A venerable catalpa, a natural sculpture with long, slender and fascinating winding branches, no longer shades the small terrace of Moli d’en Cassanyes. It overhangs the pool formed by the waters running down from a brook that has its source in the Albères in Roussillon. The mill has been idle for many years. The wheel is home to a charming cave-dweller. This small Catalan king rules over his realm. A ripple on the blue-green water signals a snake, dizzy with sun, in search of shade. Wind stirs up the branches of two monumental plane trees planted two hundred years ago.
This is where Sébastien Frère lives and works. A place crowded with memories. When one is the son of Henri Frère, a close friend of Maillol, one is not alone. I imagine the two sculptors strolling under the foliage, through the acanthus, in this free and natural garden, home to Earth gods. Perhaps here was born the desire to illustrate Virgil. And the strong presence of the mother of Sébastien is also witness to the memory of the poet Joseph Sébastien Pons, her father, for whom the grandson is named. Here, Sébastien goes back to his Catalan roots and his name: Sebastià. Here are the sources, the pollen, that enrich the Catalan body and soul. These roots nourish the tree.

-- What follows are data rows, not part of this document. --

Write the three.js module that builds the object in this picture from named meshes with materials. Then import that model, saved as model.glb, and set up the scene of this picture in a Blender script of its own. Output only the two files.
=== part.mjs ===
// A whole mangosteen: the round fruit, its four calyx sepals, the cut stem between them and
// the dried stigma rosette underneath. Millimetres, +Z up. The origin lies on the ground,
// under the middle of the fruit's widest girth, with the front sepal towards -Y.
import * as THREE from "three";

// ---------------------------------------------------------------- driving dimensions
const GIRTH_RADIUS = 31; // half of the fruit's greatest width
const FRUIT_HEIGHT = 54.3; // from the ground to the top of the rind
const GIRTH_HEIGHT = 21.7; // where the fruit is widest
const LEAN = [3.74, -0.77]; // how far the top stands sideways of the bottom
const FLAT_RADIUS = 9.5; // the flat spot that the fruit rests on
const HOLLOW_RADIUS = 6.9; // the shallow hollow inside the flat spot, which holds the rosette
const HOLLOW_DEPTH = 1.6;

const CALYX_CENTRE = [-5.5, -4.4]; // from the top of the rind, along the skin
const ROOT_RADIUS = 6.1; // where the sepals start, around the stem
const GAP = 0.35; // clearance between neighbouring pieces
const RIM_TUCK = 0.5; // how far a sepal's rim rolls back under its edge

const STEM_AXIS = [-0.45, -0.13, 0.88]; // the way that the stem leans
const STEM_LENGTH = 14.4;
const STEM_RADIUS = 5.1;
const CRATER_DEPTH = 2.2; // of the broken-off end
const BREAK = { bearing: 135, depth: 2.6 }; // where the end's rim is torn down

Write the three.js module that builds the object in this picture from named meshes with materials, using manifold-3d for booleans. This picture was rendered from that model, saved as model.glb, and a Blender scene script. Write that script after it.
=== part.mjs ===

This man, an artist, puts his tools to good use: his vision and his manual skills. Pottery first, which he practiced for fifteen years. I know other painters who have worked with clay. They carry the scars, recalling the Stone Age and when man first discovered fire. Sébastien Frère is one of them. I can see in his painting traces of much older crafts: imprints, carvings, engravings, layers, moving colors. Everything is symbolic. We have no need to know whether his vision dictates the way his hand moves, or how or why it produces scumbles, scratches, erasures or transparencies. No, the painting is not by chance, but by a man who has learned from experience, and who invents.
Criticism is not my field. When I see a work of art, I remain silent. I can feel it, and absorb it better that way. To express my feelings would be to invalidate them. It is useless to come back to the same old question: abstract or figurative? Since the Fauves and the cubists we are aware that the subject does not make the painting. The work itself is the only thing that counts – not the apple or the Mont Sainte Victoire.
A final word: Sébastien Frère, ceramist, fire-master, has the gift of cooking food. His dishes are edible works of art. Here again, we find a special Catalan talent, a knowledge that is embedded in racial memory. A good eye, a sense of smell, a sharp ear, taste, technique – these five senses are in action, in this country of epicures where the highest art is to live well.